▶ [Problem to work on]: Consider the listing below. Extract exactly the lines from the line containing "extrude(amount=overall_height, mode=Mode.SUBTRACT)" to the line containing "shown = obj.evaluated_get(depsgraph)", both included.

▶ [Available data]:
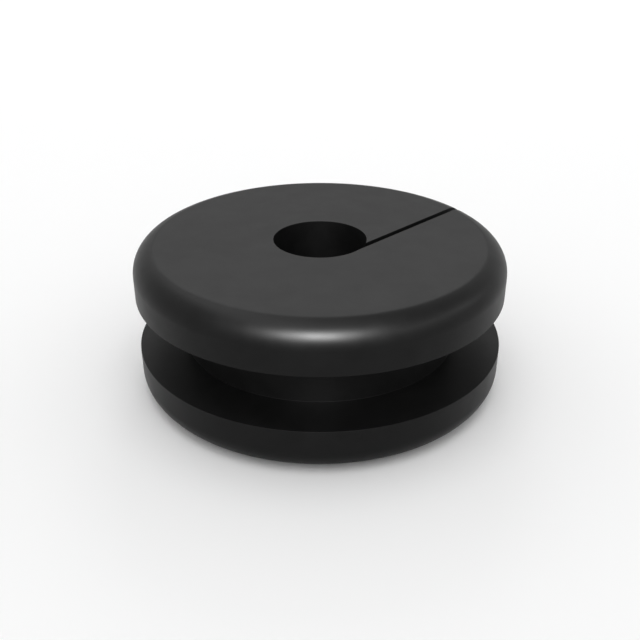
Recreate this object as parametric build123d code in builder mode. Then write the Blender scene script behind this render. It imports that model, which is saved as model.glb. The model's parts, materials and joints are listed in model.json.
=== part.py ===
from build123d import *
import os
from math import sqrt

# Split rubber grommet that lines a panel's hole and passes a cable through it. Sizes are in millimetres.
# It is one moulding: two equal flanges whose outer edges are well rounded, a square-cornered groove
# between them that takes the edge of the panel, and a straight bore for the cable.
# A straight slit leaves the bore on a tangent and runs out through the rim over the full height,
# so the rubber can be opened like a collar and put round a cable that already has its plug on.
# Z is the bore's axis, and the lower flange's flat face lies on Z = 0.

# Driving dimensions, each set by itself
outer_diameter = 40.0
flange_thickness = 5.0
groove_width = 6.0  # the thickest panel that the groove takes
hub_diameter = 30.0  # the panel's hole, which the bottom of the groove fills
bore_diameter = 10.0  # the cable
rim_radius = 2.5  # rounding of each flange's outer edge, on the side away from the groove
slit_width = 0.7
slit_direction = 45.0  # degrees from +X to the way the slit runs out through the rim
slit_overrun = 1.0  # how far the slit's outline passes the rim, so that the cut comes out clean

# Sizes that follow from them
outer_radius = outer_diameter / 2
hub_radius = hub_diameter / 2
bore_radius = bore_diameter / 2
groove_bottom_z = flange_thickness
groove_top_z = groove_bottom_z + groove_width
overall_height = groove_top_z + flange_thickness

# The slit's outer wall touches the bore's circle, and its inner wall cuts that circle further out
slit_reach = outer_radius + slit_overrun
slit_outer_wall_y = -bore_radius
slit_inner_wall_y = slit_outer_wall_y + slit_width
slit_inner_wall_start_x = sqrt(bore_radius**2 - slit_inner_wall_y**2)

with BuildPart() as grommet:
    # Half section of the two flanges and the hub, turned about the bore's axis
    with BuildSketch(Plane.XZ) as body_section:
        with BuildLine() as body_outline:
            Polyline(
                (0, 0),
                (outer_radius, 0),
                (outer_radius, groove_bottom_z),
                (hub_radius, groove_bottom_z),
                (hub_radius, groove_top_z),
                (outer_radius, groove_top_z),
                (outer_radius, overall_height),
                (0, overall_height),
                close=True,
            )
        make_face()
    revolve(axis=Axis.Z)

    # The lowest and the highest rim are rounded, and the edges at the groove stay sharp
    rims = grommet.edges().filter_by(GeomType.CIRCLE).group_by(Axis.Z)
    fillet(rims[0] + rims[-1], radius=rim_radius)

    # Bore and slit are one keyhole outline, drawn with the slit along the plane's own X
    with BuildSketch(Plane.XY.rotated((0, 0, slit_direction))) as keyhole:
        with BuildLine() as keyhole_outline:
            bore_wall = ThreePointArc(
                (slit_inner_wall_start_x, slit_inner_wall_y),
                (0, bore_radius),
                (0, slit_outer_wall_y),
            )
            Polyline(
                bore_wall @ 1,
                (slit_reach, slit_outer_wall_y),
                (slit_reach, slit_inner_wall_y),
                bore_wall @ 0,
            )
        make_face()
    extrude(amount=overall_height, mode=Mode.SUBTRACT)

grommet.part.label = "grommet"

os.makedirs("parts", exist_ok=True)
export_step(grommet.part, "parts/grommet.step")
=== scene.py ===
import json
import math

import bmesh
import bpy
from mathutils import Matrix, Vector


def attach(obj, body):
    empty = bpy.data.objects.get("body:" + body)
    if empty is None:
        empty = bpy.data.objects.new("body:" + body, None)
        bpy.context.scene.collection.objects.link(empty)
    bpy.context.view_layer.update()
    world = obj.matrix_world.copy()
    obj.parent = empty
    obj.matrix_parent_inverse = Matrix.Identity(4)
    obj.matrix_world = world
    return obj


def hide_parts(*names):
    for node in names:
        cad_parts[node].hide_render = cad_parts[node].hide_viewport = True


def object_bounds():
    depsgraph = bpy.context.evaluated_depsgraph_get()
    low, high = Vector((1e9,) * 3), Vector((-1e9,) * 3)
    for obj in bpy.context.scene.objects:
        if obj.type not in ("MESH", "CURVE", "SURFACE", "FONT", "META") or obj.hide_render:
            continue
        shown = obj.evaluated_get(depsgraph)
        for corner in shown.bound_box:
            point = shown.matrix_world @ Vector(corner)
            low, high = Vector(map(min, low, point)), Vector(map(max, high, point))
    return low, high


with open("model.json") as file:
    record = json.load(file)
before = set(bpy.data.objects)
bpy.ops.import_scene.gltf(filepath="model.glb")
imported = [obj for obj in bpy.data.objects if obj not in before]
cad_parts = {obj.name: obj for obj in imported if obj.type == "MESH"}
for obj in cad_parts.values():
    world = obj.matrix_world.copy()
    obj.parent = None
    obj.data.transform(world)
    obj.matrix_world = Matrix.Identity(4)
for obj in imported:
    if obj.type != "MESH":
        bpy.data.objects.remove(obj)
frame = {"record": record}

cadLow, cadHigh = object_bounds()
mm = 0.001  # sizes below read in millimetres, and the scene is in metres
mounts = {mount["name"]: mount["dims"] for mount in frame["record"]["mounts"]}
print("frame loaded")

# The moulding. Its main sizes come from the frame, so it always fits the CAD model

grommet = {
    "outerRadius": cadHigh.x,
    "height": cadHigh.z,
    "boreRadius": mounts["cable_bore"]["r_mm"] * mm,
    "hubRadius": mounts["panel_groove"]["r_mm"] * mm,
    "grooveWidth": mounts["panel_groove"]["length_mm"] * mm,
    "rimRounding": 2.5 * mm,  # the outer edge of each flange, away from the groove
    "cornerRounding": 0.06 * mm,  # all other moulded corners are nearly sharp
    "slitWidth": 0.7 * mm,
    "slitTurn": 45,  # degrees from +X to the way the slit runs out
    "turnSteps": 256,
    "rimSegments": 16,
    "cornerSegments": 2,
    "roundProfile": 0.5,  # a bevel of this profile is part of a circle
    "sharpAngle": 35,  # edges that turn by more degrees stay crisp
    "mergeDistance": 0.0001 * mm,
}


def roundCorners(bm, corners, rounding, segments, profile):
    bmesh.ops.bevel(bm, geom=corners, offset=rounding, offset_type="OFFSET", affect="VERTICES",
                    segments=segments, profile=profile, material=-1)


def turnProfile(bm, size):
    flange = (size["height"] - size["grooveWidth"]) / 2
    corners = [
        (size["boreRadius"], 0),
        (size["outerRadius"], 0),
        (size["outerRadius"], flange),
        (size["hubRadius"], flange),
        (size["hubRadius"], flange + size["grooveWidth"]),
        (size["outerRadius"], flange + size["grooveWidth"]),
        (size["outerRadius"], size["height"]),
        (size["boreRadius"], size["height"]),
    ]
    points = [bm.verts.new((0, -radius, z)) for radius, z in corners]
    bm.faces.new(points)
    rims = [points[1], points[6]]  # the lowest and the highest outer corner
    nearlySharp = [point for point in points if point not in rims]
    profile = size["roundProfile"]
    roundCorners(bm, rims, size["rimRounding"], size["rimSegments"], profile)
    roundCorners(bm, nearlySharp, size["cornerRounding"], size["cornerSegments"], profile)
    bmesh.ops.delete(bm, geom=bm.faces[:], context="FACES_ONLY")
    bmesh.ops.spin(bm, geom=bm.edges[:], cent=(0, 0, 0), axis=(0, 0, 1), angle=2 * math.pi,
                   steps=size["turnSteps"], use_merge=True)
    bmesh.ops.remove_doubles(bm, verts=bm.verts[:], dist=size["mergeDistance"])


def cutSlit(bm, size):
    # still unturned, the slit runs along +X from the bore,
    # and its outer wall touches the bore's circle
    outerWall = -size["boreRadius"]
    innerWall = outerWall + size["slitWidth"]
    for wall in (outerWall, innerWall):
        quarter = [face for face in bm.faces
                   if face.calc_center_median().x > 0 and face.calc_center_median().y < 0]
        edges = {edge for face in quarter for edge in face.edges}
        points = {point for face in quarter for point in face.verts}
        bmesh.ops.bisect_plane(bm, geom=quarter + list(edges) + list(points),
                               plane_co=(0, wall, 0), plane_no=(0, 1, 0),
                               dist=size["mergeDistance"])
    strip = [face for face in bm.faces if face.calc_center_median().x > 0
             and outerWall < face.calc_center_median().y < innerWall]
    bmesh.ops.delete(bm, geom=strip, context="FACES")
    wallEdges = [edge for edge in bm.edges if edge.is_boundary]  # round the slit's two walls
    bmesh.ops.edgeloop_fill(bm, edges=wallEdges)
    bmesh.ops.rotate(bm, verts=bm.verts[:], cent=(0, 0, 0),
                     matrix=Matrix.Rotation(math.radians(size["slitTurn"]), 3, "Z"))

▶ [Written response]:
    extrude(amount=overall_height, mode=Mode.SUBTRACT)

grommet.part.label = "grommet"

os.makedirs("parts", exist_ok=True)
export_step(grommet.part, "parts/grommet.step")
=== scene.py ===
import json
import math

import bmesh
import bpy
from mathutils import Matrix, Vector


def attach(obj, body):
    empty = bpy.data.objects.get("body:" + body)
    if empty is None:
        empty = bpy.data.objects.new("body:" + body, None)
        bpy.context.scene.collection.objects.link(empty)
    bpy.context.view_layer.update()
    world = obj.matrix_world.copy()
    obj.parent = empty
    obj.matrix_parent_inverse = Matrix.Identity(4)
    obj.matrix_world = world
    return obj


def hide_parts(*names):
    for node in names:
        cad_parts[node].hide_render = cad_parts[node].hide_viewport = True


def object_bounds():
    depsgraph = bpy.context.evaluated_depsgraph_get()
    low, high = Vector((1e9,) * 3), Vector((-1e9,) * 3)
    for obj in bpy.context.scene.objects:
        if obj.type not in ("MESH", "CURVE", "SURFACE", "FONT", "META") or obj.hide_render:
            continue
        shown = obj.evaluated_get(depsgraph)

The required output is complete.